Em algumas simulações, seu grupo alterou a inclinação do eixo de rotação
do planeta. O eixo da Terra é inclinado 23,5 graus em relação ao plano
de sua órbita, e é isso o que causa a diferença entre inverno e verão
nos dois hemisférios.

Quando eles deram aos planetas eixos próximos de 90 graus, parecidos com
o de Urano, as variações maiores de luminosidade produziram estações do
ano extremas.

Quando essa inclinação grande era combinada a uma taxa de rotação três
vezes maior que a da Terra, os verões ficaram quentes o bastante a ponto
de derreter o gelo no pólo de frente para a estrela.
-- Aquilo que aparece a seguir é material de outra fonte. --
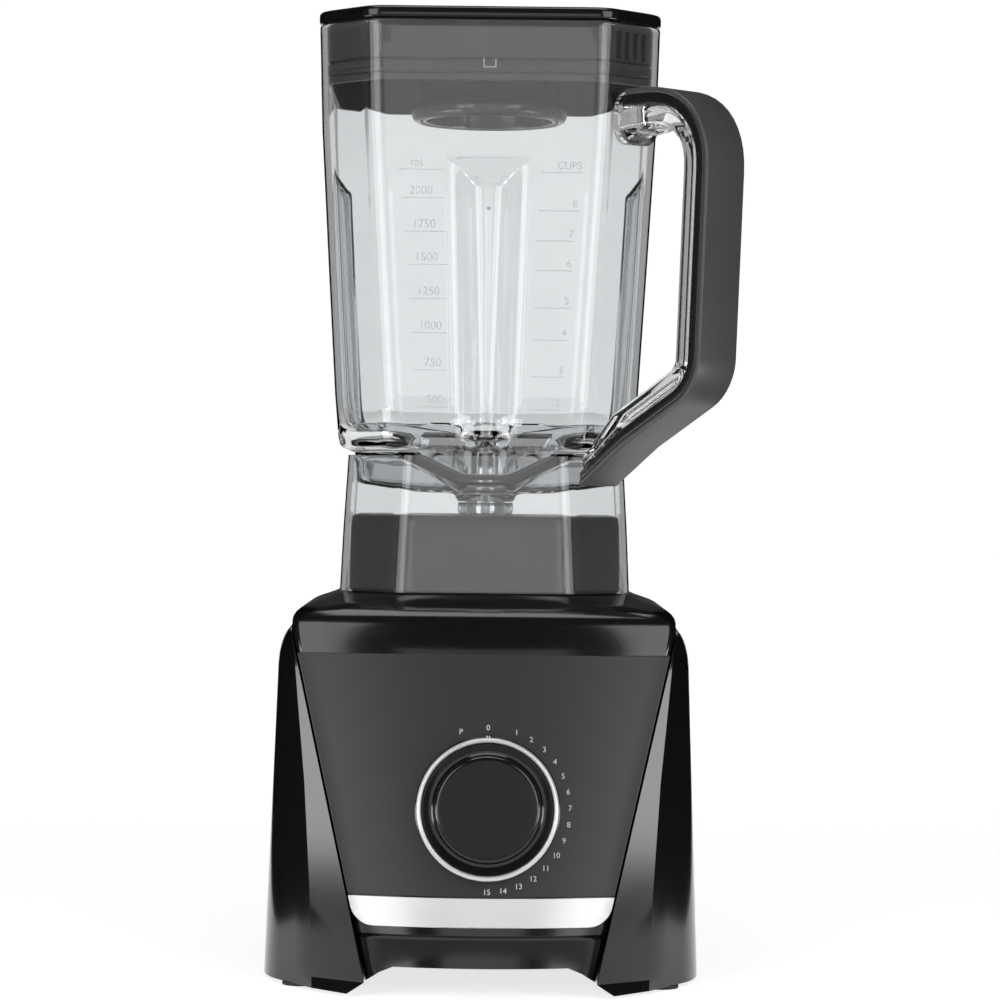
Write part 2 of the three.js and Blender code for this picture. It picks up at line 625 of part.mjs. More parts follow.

Essa água líquida
só era sustentada se o planeta girasse depressa, pois dessa maneira a
força centrífuga dificultava o fluxo de calor dos pólos para o equador.

Fração do paraíso

Spiegel diz que esse tipo de simulação mostra que astrônomos não
deveriam ficar pensando em habitabilidade como algo que é 8 ou 80.
"Mesmo a Terra não é 100% habitável, pelo menos de acordo com o critério
da água líquida", afirma.

Mais ainda, o calor que dá a vida não precisa necessariamente vir da
estrela mais próxima. Neste ano, um grupo da Universidade do Arizona em
Tucson liderado por Brian Jackson calculou o "calor de maré" de vários
planetas, ou seja, a medida em que o puxão gravitacional da estrela em
órbitas muito achatadas ou muito próximas causa fricção o bastante no
interior desses planetas de forma a gerar calor. Esse calor adicional
poderia bastar para derreter planetas congelados orbitando anãs
vermelhas, de radiação fraca.

E sempre há o risco de a procura por água líquida na superfície ser
supérflua. Que formas exóticas de vida poderiam existir, por exemplo,
nos lagos de metano de Titã, lua de Saturno? "Não dá para excluir a
noção de que uma forma de vida possa existir nesse tipo de líquido", diz
Jonathan Lunine, da Universidade do Arizona. "Vamos ampliar o leque."